Eis as provas dispersas do meu primeiro crime.

12.1.09

He came dancing across the water

Partilhar a mesma almofada há tanto tempo dá nisto: contágio irreversível. Comecei por achar a voz do Neil Young efeminada, depois apenas fraca, até que hoje a comparo a uma chama periclitante numa vela cujo rastilho já pouco tem por arder... mas continua a arder, há 40 anos de carreira. A sua voz é hoje um pouco da minha casa. Tem, a par da Joni Mitchell, o poder raro de me conseguir aconchegar no seu timbre. Entranhou-se. Mas tanto tanto que até dói.
(E falo apenas de timbres e sons e melodias, para falar das letras teria de discorrer sobre os poderes ancestrais da poesia. Aqui não dá.)
Obrigada por isso e por todo o tijolo, cimento e lágrima. E o que eu queria mesmo, com toda a força com que se pode querer e crer, era dar tanto quanto recebo. Aí tudo seria perfeito.

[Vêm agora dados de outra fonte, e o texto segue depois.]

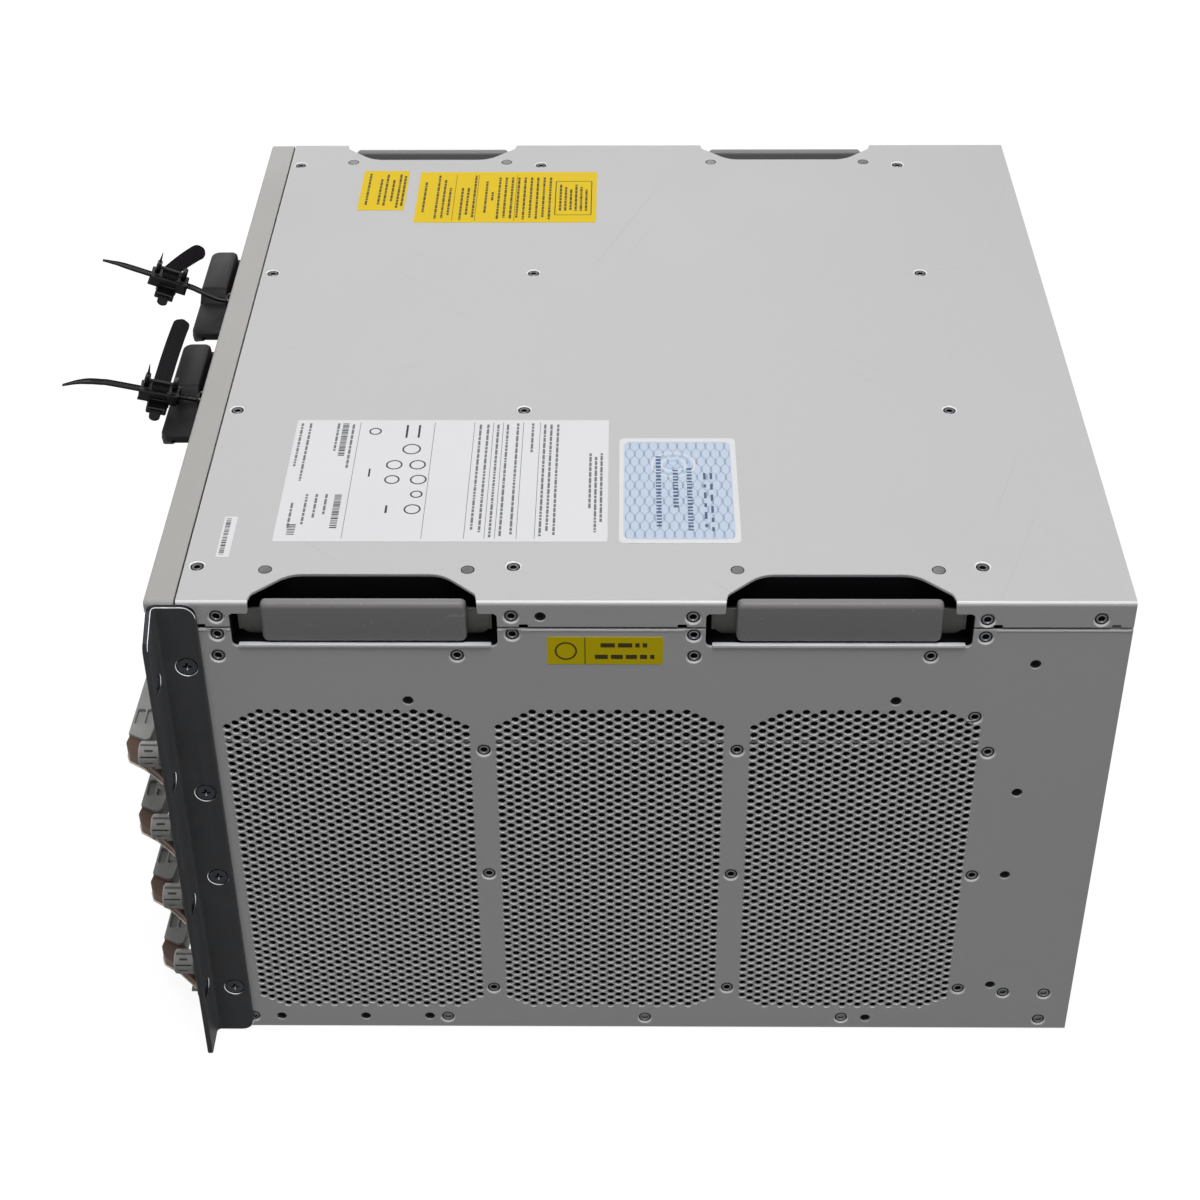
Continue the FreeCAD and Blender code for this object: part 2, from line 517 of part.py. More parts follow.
def make_supply_blank(x):
    """Cover for an empty bay: a shallow pan with spring sides and a finger tab."""
    plate = box(x - SUPPLY_HALF_X, x + SUPPLY_HALF_X, SUPPLY_FACE, SUPPLY_FACE + 1.5, SUPPLY_LOW,
                SUPPLY_HIGH)
    sides = [box(x + a, x + a + 1.2, SUPPLY_FACE, 60.0, SUPPLY_LOW, SUPPLY_HIGH)
             for a in (-SUPPLY_HALF_X, SUPPLY_HALF_X - 1.2)]
    floor = box(x - SUPPLY_HALF_X, x + SUPPLY_HALF_X, SUPPLY_FACE, 60.0, SUPPLY_LOW, SUPPLY_LOW + 1.2)
    tab = bevelled(box(x - 16, x + 16, -9.0, SUPPLY_FACE + 1, 226.0, 228.0), 4.0, "z",
                   lambda p: p.y < -8)
    return fuse([plate, floor, tab] + sides)


# ---------------------------------------------------------------- fan tray

def make_fan_tray():
    """Front plate with a handle and the open frame that holds the fans."""
    plate = box(FAN_PLATE_X[0], FAN_PLATE_X[1], PLATE_FACE, PLATE_BACK, 2.6, 184.4)
    frame = box(TRAY_X[0], TRAY_X[1], PLATE_BACK, 374.0, *FAN_FRAME_Z)
    frame = frame.cut([hole(FAN_BORE_R, (TRAY_X[0] - 1, y, z), "x", 40, 16) for y in FAN_DEPTHS
                       for z in FAN_Z])
    mounts, spoke = [], FAN_BORE_R + 0.5
    for y in FAN_DEPTHS:
        for z in FAN_Z:
            mounts.append(rod(HUB_R, (TRAY_X[1] - 3, y, z), "x", 3.0, 8))
            mounts.append(rod(PIN_R, (TRAY_X[1] - 27, y, z), "x", 25.0, 6))
            mounts.append(box(TRAY_X[1] - 3, TRAY_X[1], y - 2, y + 2, z - spoke, z + spoke))
    handle = box(-204.0, -194.0, -22.0, PLATE_FACE + 0.5, 62.0, 126.0)
    handle = handle.cut(box(-205.0, -193.0, -17.0, PLATE_FACE, 67.0, 121.0))
    handle = bevelled(handle, 3.0, "x", lambda p: p.y < -21)
    screw_bores = [hole(SHANK_BORE_R, (FAN_SCREW_X, -10, z), "y", 12, 8) for z in FAN_SCREW_Z]
    return cut(fuse([plate, frame, handle] + mounts), screw_bores)


def make_rotor(y, z):
    """Five pitched blades round a cup-shaped hub, on the tray's fixed pin."""
    x0, x1 = TRAY_X[0] + 3.0, TRAY_X[1] - 4.0
    hub = rod(HUB_R - 0.5, (x0, y, z), "x", x1 - x0, 2 * BLADES)
    bore = cylinder(PIN_R + 0.06, (x0 + 1.5, y, z), "x", x1 - x0)
    slant = [(x0 + 2, y - 8.0), (x1 - 2, y + 6.5), (x1 - 2, y + 8.5), (x0 + 2, y - 6.0)]
    blades = []
    for i in range(BLADES):
        blade = prism(slant, "z", z + HUB_R - 4, z + ROTOR_R - 3.0)
        blade.rotate(V(x0, y, z), V(1, 0, 0), 360.0 / BLADES * i)
        blades.append(blade)
    return cut(fuse([hub] + blades), [bore])


# ---------------------------------------------------------------- export

def chassis_nodes():
    side, guide, ear = make_side_panel(), make_card_guide(), make_rack_ear()
    nodes = {
        "top_cover": make_top_cover(),
        "front_bezel": make_front_bezel(),
        "side_panel_right": side,
        "side_panel_left": mirrored_x(side),
        "bottom_pan": make_bottom_pan(),
        "rear_panel": make_rear_panel(),
        "supply_cage": make_supply_cage(),
        "fan_bay_wall": make_fan_bay_wall(),
        "backplane": make_backplane(),
        "card_guide_right": guide,
        "card_guide_left": mirrored_x(guide, MIRROR / 2),
        "rack_ear_right": ear,
        "rack_ear_left": mirrored_x(ear),
        "ear_screws": make_ear_screws(),
    }
    for place, centre in HANDLE_DEPTHS.items():
        handle = make_carry_handle(centre)
        nodes["carry_handle_right_" + place] = handle
        nodes["carry_handle_left_" + place] = mirrored_x(handle)
    return nodes


def module_nodes():
    nodes = {}
    for number, z in enumerate(SLOT_Z, start=1):
        name = f"module_{number}"
        nodes[name] = make_module(z, supervisor=number in (2, 3))
        nodes[name + "_lever_right"] = make_lever(z, left=False)
        nodes[name + "_lever_left"] = make_lever(z, left=True)
        nodes[name + "_screw_right"] = make_knob(KNOB_X, z + KNOB_DZ)
        nodes[name + "_screw_left"] = make_knob(MIRROR - KNOB_X, z + KNOB_DZ)
    return nodes


def supply_nodes():
    nodes = {}
    for number, x in enumerate(BAY_X, start=1):
        if number in (1, 4):
            nodes[f"supply_blank_{number}"] = make_supply_blank(x)
            continue
        name = f"supply_{number}"
        nodes[name + "_case"] = make_supply_case(x)
        nodes[name + "_handle"] = make_supply_handle(x)
        line = TIE_LINES[number]
        nodes[name + "_tie"] = make_tie(x, line)
        nodes[name + "_clip"] = make_clip(x, line)
        nodes[name + "_strap"] = make_strap(x, line, curled=number == 2)
    return nodes


def fan_nodes():
    nodes = {"fan_tray": make_fan_tray()}
    for place, z in zip(("low", "high"), FAN_SCREW_Z):
        nodes["fan_tray_screw_" + place] = make_knob(FAN_SCREW_X, z)
    number = 0
    for z in FAN_Z:
        for y in FAN_DEPTHS:
            number += 1
            nodes[f"fan_rotor_{number}"] = make_rotor(y, z)
    return nodes


def main():
    os.makedirs("parts", exist_ok=True)
    nodes = {}
    for group in (chassis_nodes, module_nodes, supply_nodes, fan_nodes):
        nodes.update(group())
    for name, shape in nodes.items():
        placed = shape.copy()
        placed.translate(V(0, -DEPTH / 2, 0))
        placed.exportStep(f"parts/{name}.step")
    print(len(nodes), "nodes")


main()
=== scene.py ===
import math
import random

import bmesh
import bpy
from mathutils import Matrix, Vector
from mathutils.geometry import tessellate_polygon


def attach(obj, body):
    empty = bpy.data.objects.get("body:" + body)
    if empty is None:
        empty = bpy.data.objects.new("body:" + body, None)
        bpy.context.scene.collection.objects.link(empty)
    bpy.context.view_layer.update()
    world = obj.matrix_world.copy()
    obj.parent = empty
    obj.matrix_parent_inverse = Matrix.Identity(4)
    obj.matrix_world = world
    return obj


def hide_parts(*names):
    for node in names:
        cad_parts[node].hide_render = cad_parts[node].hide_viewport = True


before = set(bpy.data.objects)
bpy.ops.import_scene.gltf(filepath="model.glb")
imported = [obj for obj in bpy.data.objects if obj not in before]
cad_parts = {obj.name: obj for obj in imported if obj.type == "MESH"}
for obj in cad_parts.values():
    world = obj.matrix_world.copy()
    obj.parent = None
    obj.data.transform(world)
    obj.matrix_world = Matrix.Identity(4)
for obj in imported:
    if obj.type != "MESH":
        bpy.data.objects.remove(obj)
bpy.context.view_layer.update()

# Sizes in millimetres: x to the right, y behind the front plane, z above the base.
MM = 0.001
DEPTH, HEIGHT, HALF = 427.0, 266.0, 222.5
SHEET = 1.5
FLANGE_Z, PANEL_TOP = 252.4, 251.3
BEND_R = 2.2
BEZEL_REAR, COVER_FRONT = 13.35, 14.15
MIRROR = 43.8                       # left-hand module fittings stand at x = MIRROR - x
GRIP_DEPTHS = {"front": 94.4, "rear": 300.5}
SLOT_Z = (26.05, 71.35, 116.65, 161.95)
BAY_X = (-150.2, -52.4, 45.4, 143.2)
KNOB_X, KNOB_RISE, TRAY_X = 210.0, 6.6, -199.0       # axes of the captive screws
QUARTER = math.pi / 2


def at(x, y, z):
    return Vector((x, y - DEPTH / 2, z)) * MM


# ------------------------------------------------------------------ shapes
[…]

A t-shirt e boné à sem-abrigo, o esquecer-se sequer de olhar para o público, a pura curte de estar a tocar com os amigos e alongar a música até aos 11 minutos, só aumenta o grau de dependência.

3.1.09

young neil

Hello cowgirl in the sand... Is this place at your command? Can I stay here for a while? Can I see your sweet sweet smile?

maldita

A maldita melancolia de inverno-dezembro-fim-de-um-ano-início-de-um-novo-dia-chuvoso chegou e aconchegou-se descaradamente ao meu colo. Assim mesmo, sem ser sequer convidada para entrar quanto mais para estas intimidades. Nem mesmo com o meu ar indignado, perturbado até, e sucessivos suspiros impacientes ela se manca. A melancolia é mesmo assim, não se presta à boa educação, quando acha que deve entrar em cena, entra com tudo. Agora resta-me não deixá-la acomodar-se demasiado, ir dando as dicas para ela ir cochilar para outro lado, caso contrário estou feita. Vou recomeçar as minhas lides profissionais a arrastar-me pelos corredores, não quero isso, já basta que me apeteça fazer isso o ano todo, não quero efectivamente fazê-lo. Seria terrivelmente sincero da minha parte. E a sinceridade, como toda a gente sabe, já não se usa. Ite.